Tausende von Fischfressern am gleichen Ort

Die Seebärenkolonie vom Cape Cross kenne ich bereits aus 2003, als ich das südliche Afrika zum ersten Mal bereiste. Daher bin auf das, was mit jedem gefahrenen Kilometer deutlich zunimmt, bereits seelisch und moralisch vorbereitet. Ich bin immer noch mit meiner Hyänentümpel-gestählten Chinesin unterwegs, der Geruch der uns jetzt aber heimsucht lässt die Asiatin husten.
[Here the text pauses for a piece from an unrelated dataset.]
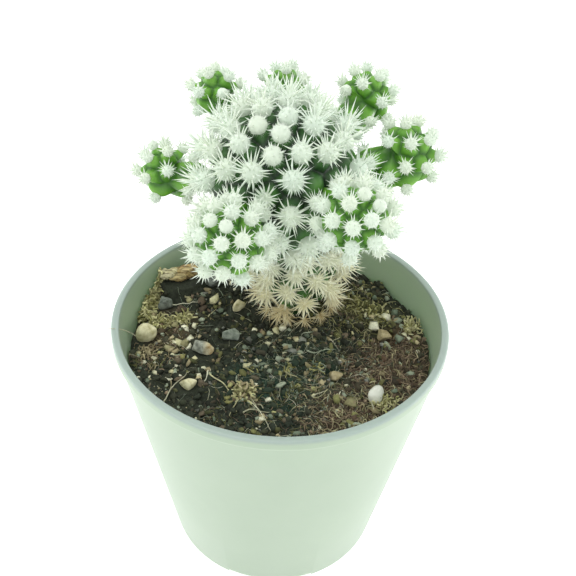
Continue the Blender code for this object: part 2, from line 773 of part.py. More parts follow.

Kein Wunder, denn jener Gestank übelster Sorte vermag es locker 2-3 Kilometer gegen den Wind landeinwärts vorzudringen. Wo tausende von Fischfressern konzentriert auf nahezu einem Fleck zusammenleben, und dort auch ihr Geschäft verrichten, riecht es nicht nach Chanel N°5… Davon zeugen auch die Felsen, die, wenn sie nicht von der See gewaschen werden, schlichtweg von Robbenkacke verkrustet sind.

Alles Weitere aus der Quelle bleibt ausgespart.